We decided our old, galvanized pipes needed to be replaced. There was a joint between two types of metal in the hot water pipe to the bathroom -- that had turned into a weak battery that was helping to corrode the 80 year old pipes. Old, galvanized pipes in the bathroom (seen from the hole in the living room ceiling).
Coming home in mid-repairs. So we called back our friendly plumber, Robert Beckwith (RLB Services) to pull out the pipes and replace them. He brought in his friend, Tommy Edwards, to handle the wall repairs. It was not the huge mess we had expected. The walls are some form of gypsum board rather than plaster on lathe, as David expected.
So Bob and Tommy were able to make a couple clean holes in the wall and ceiling rather than having the entire wall fall about at the first touch of a saw. That was a great sign for the project going well. Holes in wall and ceiling
New pipes in the basement. And, indeed, it did go well. We now have nice, new, shiny copper pipes from the entrance to the house, across the basement and up into the bathroom -- the kitchen pipes had already been replaced.

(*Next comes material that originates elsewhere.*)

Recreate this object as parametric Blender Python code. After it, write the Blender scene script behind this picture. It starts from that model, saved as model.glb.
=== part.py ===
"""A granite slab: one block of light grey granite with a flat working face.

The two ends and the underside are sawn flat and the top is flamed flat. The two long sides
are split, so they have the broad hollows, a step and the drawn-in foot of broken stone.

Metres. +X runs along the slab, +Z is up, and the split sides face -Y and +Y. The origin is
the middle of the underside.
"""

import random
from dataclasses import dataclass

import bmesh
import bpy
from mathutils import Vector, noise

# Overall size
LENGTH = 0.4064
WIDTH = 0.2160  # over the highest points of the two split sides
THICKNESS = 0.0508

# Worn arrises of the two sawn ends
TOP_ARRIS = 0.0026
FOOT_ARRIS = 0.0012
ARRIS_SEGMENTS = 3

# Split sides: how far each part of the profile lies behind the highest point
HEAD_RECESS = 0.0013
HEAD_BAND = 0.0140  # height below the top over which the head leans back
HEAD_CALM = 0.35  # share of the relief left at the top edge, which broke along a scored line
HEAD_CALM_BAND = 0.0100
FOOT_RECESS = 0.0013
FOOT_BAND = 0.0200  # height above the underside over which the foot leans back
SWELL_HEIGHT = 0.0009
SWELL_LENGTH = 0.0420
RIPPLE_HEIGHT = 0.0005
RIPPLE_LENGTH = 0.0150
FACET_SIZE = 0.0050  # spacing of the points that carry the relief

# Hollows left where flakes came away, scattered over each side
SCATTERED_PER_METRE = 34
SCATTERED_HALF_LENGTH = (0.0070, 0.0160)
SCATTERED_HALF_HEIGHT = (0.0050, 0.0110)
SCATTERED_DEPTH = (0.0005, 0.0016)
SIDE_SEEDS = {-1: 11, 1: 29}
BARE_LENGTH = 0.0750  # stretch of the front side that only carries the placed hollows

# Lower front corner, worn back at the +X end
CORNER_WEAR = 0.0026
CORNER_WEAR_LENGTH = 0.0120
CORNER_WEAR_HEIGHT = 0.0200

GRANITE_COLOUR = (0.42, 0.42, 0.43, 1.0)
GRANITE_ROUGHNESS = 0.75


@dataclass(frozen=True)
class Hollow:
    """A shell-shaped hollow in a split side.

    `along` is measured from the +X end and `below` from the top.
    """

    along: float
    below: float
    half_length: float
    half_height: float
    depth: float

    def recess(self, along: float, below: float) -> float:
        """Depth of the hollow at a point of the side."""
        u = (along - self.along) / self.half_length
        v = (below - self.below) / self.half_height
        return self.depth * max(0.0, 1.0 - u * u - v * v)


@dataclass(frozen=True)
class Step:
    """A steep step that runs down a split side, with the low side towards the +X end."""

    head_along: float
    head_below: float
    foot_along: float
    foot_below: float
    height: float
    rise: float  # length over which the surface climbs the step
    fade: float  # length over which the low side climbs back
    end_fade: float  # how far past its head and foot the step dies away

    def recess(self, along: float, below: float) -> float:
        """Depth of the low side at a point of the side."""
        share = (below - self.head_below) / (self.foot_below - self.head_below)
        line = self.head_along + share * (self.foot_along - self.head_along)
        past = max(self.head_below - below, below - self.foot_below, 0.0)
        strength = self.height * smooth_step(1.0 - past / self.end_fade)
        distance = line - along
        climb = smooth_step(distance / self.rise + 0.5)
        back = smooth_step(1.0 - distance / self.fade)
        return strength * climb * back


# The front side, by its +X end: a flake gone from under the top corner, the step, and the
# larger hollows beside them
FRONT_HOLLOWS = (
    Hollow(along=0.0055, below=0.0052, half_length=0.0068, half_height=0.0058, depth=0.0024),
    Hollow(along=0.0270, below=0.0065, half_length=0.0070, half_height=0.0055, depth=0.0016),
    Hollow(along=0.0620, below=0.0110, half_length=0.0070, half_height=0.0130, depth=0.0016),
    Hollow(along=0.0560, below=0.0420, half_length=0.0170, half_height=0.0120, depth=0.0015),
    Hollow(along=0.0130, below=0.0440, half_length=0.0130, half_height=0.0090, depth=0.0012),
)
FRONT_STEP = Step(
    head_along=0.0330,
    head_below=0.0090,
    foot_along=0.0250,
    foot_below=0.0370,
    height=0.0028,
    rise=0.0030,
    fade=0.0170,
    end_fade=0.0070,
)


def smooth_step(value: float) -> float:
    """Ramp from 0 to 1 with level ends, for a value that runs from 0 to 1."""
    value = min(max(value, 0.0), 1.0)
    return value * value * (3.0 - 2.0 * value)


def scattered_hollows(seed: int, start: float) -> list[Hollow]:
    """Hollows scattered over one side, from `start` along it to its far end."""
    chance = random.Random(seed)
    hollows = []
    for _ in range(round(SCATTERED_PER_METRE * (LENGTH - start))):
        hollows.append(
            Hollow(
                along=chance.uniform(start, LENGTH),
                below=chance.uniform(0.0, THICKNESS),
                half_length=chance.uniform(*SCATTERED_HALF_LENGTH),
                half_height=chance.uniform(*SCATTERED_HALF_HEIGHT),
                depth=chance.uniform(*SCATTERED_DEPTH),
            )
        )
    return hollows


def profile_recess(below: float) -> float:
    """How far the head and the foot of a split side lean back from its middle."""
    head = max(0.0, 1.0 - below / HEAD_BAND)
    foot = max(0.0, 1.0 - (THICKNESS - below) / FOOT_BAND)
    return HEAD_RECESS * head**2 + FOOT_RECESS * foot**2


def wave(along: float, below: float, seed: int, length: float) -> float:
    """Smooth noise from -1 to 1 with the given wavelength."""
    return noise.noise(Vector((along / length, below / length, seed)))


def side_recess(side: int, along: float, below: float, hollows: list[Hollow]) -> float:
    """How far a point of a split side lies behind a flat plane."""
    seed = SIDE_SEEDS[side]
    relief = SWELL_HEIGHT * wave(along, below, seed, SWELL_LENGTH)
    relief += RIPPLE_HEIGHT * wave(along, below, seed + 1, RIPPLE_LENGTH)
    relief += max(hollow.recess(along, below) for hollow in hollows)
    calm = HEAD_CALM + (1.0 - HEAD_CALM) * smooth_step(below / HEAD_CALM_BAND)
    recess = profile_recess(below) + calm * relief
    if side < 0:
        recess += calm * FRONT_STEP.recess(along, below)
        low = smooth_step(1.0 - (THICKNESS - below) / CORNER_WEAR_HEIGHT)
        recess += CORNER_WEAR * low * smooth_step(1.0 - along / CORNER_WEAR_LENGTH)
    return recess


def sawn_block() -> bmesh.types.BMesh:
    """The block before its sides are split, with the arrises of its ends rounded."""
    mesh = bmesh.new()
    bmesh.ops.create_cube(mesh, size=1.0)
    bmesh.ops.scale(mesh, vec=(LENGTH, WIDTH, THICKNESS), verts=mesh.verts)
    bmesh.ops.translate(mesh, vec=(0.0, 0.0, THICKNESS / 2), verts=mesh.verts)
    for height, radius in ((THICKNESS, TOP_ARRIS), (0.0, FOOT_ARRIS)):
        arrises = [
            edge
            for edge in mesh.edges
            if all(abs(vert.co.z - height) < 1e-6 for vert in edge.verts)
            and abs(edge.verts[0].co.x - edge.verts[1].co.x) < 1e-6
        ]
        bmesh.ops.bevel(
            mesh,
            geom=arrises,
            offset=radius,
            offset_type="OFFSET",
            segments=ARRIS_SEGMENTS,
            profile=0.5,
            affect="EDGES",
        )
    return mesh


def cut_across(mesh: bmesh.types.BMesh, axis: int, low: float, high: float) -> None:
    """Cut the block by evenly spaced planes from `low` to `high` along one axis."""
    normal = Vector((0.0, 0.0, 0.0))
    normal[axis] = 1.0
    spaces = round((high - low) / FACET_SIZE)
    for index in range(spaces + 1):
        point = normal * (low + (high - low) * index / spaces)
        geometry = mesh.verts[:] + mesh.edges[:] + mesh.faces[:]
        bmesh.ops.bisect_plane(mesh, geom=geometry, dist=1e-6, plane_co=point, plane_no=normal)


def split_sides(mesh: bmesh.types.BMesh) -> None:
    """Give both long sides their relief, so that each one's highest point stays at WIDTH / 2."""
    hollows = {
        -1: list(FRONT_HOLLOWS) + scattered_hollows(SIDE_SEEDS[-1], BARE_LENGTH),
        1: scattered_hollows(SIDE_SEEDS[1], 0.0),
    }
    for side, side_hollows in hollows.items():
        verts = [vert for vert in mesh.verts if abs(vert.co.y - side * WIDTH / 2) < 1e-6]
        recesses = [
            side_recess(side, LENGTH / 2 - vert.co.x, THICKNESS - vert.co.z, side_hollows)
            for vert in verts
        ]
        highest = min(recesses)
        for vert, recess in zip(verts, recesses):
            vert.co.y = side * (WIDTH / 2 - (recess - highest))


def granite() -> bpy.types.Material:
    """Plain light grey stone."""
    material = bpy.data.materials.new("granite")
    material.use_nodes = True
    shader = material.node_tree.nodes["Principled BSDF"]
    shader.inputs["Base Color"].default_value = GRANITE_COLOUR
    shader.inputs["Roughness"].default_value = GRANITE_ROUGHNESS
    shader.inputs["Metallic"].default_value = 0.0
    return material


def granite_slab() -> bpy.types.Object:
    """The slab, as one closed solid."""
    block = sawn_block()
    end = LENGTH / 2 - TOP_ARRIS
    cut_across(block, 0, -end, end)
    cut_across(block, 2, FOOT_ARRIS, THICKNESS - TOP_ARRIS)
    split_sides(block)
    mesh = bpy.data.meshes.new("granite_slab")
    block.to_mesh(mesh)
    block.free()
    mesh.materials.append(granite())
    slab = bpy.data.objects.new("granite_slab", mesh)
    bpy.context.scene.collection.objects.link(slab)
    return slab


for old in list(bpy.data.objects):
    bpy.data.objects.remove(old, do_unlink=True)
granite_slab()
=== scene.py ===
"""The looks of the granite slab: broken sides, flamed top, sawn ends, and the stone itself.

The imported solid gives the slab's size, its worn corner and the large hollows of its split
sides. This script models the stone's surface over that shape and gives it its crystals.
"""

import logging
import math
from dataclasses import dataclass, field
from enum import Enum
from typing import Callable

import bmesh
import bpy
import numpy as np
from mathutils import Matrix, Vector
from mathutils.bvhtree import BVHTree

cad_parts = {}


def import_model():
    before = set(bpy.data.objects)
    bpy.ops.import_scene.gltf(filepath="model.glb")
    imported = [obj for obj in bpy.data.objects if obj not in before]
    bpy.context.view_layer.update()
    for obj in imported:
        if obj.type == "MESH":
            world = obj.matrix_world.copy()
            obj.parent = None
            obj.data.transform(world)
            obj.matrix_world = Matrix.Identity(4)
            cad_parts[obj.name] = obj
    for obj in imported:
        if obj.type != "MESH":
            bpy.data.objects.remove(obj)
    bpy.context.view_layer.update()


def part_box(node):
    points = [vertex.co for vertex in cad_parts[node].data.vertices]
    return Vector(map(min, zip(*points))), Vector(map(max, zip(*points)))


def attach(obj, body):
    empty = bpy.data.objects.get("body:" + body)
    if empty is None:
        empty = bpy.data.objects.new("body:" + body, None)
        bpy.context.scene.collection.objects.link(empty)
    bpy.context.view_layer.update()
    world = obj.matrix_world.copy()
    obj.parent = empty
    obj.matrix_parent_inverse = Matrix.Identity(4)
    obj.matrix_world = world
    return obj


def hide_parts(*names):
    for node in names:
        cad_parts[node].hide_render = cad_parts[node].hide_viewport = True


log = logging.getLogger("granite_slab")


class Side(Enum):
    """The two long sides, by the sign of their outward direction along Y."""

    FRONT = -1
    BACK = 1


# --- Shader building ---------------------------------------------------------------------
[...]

We even have some new external spigots with internal cut-off valves. As long as we remember the cut-off valves, we shouldn't need to worry about frozen external pipes this winter. New cutoff valve
All sewn up. The seemed to do a great job patching the holes in the walls. Which just left us to...
Paint the living room. Is this really the right color?
Two happy living room cats. Which turned out rather nicely, Zip and Max seem to think.